## Stated task:
Beginning with the line that contains "addCornerCap(half, side, level);" and ending with the line that contains "bpy.context.scene.collection.objects.link(empty)", reproduce each line exactly; include both and add nothing.

┄┄┄┄┄┄┄┄┄┄

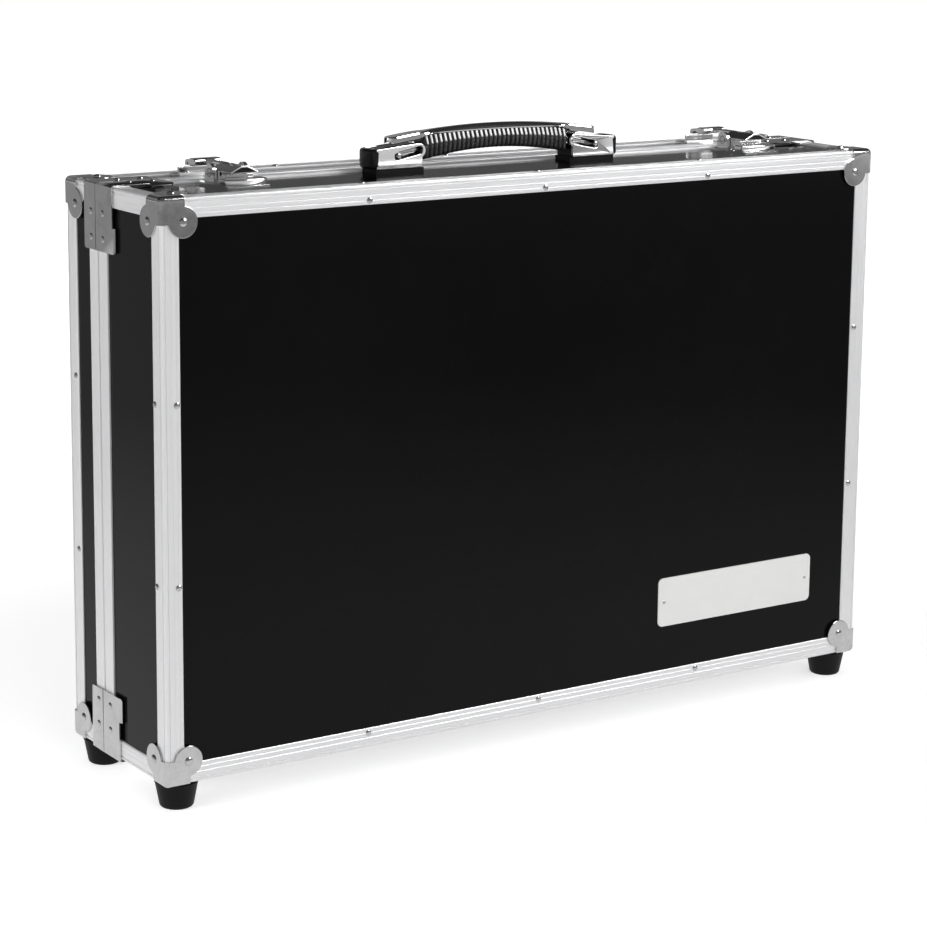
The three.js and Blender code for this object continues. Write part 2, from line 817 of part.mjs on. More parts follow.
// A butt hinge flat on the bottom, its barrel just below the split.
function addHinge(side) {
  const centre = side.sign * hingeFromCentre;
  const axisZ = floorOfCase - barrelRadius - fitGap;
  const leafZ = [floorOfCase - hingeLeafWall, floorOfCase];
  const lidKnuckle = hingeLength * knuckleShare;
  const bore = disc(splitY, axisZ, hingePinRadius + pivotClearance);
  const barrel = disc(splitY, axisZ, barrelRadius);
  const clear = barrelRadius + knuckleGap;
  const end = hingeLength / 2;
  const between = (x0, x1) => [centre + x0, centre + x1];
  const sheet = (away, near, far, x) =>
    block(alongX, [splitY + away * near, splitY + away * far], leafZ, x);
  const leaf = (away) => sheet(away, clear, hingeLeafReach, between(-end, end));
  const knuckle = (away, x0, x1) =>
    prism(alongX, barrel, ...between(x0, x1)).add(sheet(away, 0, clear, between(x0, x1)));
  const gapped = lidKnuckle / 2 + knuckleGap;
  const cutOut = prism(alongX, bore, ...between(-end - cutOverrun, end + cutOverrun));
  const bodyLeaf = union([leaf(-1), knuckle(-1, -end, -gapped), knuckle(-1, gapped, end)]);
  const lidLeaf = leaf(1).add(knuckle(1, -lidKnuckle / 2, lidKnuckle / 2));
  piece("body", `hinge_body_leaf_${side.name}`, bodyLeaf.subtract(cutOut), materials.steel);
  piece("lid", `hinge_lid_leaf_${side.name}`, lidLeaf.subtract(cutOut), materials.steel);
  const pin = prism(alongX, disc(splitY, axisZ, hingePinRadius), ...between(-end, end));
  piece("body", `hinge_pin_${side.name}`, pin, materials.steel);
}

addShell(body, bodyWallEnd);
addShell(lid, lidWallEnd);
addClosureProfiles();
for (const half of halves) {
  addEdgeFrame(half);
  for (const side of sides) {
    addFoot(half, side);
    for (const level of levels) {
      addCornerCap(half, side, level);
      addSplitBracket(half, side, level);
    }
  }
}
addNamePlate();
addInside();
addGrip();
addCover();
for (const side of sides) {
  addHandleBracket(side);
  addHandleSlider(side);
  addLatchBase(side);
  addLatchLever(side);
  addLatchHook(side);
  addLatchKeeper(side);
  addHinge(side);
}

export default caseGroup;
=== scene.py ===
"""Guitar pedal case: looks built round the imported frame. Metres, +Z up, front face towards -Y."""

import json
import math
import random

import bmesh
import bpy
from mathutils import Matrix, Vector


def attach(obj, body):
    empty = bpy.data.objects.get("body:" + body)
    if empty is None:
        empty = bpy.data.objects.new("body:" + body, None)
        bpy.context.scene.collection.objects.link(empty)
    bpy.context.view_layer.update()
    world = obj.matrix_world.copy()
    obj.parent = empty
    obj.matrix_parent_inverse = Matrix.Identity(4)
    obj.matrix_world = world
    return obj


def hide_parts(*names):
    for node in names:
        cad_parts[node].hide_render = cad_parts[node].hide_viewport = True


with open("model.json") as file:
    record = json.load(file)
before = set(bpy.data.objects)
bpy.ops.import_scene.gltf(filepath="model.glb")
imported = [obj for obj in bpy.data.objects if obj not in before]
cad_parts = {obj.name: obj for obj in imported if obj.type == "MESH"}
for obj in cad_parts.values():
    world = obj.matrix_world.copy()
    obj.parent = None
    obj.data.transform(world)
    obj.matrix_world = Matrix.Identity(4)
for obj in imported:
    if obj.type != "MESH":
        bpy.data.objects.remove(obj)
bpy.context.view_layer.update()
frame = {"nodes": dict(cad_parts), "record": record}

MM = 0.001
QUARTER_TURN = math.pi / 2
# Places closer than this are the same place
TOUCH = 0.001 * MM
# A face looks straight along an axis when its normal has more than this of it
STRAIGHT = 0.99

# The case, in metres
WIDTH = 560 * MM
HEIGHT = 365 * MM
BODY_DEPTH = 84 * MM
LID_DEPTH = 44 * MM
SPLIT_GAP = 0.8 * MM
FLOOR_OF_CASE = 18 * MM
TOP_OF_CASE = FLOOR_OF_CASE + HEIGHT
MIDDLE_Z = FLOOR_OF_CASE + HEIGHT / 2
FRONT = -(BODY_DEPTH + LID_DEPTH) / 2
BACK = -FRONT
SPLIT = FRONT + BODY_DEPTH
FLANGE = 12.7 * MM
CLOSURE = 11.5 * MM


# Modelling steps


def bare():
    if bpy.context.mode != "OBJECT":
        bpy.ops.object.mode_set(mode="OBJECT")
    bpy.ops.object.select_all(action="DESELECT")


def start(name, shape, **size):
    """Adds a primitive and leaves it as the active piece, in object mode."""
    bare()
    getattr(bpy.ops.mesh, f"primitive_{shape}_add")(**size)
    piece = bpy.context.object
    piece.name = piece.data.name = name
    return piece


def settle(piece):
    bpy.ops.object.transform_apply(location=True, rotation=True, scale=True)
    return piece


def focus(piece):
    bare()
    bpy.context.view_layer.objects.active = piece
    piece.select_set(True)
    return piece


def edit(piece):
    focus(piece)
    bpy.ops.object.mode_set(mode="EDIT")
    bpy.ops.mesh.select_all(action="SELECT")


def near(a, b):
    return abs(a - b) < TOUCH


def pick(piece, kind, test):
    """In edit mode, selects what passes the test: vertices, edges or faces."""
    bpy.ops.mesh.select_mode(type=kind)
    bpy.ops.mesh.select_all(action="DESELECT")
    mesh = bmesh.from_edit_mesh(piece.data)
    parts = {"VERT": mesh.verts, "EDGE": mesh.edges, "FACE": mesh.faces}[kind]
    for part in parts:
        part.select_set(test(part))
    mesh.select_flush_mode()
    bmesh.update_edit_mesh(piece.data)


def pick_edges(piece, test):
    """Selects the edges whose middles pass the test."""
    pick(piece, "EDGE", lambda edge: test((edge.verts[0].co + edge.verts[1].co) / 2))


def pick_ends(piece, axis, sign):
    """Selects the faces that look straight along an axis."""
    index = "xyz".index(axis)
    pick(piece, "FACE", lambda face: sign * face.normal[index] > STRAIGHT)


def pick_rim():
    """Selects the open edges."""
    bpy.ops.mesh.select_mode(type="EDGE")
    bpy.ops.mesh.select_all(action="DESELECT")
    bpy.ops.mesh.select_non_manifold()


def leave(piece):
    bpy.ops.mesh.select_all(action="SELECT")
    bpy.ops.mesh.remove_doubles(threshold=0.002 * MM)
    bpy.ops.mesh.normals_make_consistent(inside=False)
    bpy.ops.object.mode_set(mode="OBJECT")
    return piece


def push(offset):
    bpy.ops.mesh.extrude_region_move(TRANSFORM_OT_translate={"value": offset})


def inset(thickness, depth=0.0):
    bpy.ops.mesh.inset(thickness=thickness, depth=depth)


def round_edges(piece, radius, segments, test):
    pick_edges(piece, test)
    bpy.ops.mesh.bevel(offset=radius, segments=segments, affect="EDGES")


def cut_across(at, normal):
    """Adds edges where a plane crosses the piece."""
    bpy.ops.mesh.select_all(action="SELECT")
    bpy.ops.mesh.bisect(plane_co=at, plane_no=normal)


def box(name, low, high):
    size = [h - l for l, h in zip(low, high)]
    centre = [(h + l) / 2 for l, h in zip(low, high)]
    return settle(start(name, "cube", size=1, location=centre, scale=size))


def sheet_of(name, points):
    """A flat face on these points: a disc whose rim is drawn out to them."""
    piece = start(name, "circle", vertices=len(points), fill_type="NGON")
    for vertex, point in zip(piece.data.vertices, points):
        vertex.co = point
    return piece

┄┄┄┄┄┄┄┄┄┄

## Response:
      addCornerCap(half, side, level);
      addSplitBracket(half, side, level);
    }
  }
}
addNamePlate();
addInside();
addGrip();
addCover();
for (const side of sides) {
  addHandleBracket(side);
  addHandleSlider(side);
  addLatchBase(side);
  addLatchLever(side);
  addLatchHook(side);
  addLatchKeeper(side);
  addHinge(side);
}

export default caseGroup;
=== scene.py ===
"""Guitar pedal case: looks built round the imported frame. Metres, +Z up, front face towards -Y."""

import json
import math
import random

import bmesh
import bpy
from mathutils import Matrix, Vector


def attach(obj, body):
    empty = bpy.data.objects.get("body:" + body)
    if empty is None:
        empty = bpy.data.objects.new("body:" + body, None)
        bpy.context.scene.collection.objects.link(empty)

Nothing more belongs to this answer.